Structured memory with entity awareness (storing facts with entity extraction, temporal metadata, and relationship graphs) scores best on multi-hop (75 to 85%) and temporal reasoning (70 to 80%) because the entity graph connects information across sessions and timestamps enable temporal ordering. Single-hop is comparable to RAG (80 to 90%). This is the approach that cognitive memory systems like Adaptive Recall use.

What This Means for Production Agents

The LOCOMO results map directly to production agent capabilities. If your agent needs to recall specific facts from past sessions (most common), any persistent memory system works. If your agent needs to reason across sessions, connecting what it learned in one context to a question in another, you need entity awareness and relational retrieval. If your agent needs temporal awareness (what happened first, what is the current state after updates), you need timestamps and confidence-based freshness scoring.
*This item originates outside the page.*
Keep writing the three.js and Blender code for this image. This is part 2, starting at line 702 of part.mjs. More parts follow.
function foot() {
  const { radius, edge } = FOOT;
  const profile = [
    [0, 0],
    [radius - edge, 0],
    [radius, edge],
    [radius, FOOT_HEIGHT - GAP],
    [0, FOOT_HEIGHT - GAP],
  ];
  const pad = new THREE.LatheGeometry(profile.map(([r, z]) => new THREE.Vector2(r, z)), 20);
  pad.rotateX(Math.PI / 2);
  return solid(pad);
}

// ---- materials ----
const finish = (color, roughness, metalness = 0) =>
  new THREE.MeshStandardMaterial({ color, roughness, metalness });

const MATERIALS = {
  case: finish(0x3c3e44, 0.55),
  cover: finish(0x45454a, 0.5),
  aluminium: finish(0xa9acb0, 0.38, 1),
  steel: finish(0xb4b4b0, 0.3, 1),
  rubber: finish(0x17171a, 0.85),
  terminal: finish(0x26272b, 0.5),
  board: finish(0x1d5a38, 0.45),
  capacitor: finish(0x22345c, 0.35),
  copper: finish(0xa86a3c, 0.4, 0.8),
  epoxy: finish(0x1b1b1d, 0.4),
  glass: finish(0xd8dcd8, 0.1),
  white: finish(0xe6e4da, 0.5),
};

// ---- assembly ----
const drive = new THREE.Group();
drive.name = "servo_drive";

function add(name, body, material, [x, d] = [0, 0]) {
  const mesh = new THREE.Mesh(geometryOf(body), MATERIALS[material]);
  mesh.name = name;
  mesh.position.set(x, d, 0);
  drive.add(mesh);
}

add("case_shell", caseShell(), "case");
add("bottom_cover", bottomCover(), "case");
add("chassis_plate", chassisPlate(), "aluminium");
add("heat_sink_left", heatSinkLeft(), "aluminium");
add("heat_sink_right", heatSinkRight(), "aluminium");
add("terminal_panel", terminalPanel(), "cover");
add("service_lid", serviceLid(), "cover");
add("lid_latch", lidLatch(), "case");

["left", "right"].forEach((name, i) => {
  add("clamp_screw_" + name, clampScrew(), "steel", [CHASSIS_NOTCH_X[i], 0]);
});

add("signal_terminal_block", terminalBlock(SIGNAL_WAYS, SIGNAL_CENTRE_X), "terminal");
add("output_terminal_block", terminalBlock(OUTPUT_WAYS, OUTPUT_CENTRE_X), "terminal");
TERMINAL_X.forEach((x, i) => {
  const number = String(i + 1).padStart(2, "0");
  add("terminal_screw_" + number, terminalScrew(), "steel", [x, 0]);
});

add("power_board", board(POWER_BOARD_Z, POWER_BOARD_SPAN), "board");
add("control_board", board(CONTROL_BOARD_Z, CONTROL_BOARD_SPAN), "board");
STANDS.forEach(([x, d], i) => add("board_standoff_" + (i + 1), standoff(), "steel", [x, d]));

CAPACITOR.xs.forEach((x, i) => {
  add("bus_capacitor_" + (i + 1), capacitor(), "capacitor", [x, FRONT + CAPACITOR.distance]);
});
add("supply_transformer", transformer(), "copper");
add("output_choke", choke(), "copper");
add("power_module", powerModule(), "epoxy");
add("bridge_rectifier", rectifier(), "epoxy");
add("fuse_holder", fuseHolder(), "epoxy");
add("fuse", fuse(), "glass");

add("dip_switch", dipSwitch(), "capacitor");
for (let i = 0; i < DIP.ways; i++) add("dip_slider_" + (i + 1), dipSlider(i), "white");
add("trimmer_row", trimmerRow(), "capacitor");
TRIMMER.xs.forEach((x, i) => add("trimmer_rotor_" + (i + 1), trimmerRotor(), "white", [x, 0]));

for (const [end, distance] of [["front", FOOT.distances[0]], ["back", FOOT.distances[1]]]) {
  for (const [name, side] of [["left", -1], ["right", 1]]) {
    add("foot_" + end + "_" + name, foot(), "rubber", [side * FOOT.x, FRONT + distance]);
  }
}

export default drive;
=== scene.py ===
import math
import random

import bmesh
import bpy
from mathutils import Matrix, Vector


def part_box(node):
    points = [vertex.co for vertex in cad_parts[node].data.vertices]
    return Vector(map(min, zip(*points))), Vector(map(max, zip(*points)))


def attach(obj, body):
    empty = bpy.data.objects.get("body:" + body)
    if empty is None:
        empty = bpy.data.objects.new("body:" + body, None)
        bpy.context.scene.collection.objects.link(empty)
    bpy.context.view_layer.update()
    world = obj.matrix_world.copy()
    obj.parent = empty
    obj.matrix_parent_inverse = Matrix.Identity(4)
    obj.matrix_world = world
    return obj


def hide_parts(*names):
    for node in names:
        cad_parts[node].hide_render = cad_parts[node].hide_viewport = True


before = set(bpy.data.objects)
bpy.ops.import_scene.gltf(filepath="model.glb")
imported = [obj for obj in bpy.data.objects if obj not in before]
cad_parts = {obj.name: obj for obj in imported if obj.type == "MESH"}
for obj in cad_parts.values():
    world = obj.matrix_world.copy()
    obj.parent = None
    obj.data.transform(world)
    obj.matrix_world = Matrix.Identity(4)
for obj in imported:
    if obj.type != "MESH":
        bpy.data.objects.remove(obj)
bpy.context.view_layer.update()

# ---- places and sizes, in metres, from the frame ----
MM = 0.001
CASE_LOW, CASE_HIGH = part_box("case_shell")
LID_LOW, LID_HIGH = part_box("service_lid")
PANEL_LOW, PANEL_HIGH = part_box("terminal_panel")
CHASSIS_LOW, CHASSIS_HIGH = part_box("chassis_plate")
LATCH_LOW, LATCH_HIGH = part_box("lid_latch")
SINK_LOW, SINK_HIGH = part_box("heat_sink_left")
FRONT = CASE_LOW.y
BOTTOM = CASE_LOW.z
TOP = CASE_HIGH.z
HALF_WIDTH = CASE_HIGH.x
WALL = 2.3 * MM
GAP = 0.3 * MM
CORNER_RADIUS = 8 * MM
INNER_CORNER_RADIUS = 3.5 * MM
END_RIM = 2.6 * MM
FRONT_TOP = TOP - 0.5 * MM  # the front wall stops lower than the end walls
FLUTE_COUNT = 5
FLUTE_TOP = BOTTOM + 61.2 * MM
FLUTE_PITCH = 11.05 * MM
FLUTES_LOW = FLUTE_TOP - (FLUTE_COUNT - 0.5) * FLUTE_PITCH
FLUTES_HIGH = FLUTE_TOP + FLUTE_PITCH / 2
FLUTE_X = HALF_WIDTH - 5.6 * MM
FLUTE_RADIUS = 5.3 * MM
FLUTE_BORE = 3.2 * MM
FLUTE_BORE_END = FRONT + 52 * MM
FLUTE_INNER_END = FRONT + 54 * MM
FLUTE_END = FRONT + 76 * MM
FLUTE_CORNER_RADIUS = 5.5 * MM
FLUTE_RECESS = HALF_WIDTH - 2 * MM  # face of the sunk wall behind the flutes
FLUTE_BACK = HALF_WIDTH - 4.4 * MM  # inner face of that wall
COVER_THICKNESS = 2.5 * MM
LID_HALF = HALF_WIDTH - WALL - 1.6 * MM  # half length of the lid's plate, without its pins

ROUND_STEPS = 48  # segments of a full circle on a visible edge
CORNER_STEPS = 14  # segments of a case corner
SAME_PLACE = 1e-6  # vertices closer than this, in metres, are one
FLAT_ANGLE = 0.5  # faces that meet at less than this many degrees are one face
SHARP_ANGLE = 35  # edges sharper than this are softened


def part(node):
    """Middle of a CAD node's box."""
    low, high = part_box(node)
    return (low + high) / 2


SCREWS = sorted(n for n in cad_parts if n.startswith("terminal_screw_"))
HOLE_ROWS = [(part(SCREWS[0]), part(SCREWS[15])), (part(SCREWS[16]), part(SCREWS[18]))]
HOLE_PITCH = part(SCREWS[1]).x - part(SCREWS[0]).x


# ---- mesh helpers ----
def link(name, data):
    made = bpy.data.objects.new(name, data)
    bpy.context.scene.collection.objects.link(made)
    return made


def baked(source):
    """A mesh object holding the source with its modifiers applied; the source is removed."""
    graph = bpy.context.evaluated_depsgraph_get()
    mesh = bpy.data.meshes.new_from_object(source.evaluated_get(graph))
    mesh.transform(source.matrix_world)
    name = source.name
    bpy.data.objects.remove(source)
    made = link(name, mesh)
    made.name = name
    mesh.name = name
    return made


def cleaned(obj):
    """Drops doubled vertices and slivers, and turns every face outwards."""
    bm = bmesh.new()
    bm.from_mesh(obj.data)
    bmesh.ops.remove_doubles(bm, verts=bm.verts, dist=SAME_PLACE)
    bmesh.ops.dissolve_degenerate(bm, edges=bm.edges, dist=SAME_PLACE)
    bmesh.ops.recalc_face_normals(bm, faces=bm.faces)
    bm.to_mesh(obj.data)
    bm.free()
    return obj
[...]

Adaptive Recall addresses the benchmark's hardest categories through its cognitive scoring model. Base-level activation tracks recency and access frequency, which supports temporal reasoning. Spreading activation through the knowledge graph connects entities across sessions, which supports multi-hop reasoning. Confidence scoring tracks how well-supported each fact is, which handles adversarial updates (the newer, more confident fact supersedes the older one). These features are not benchmarking tricks; they are implementations of cognitive science principles that happen to align with what good memory systems need.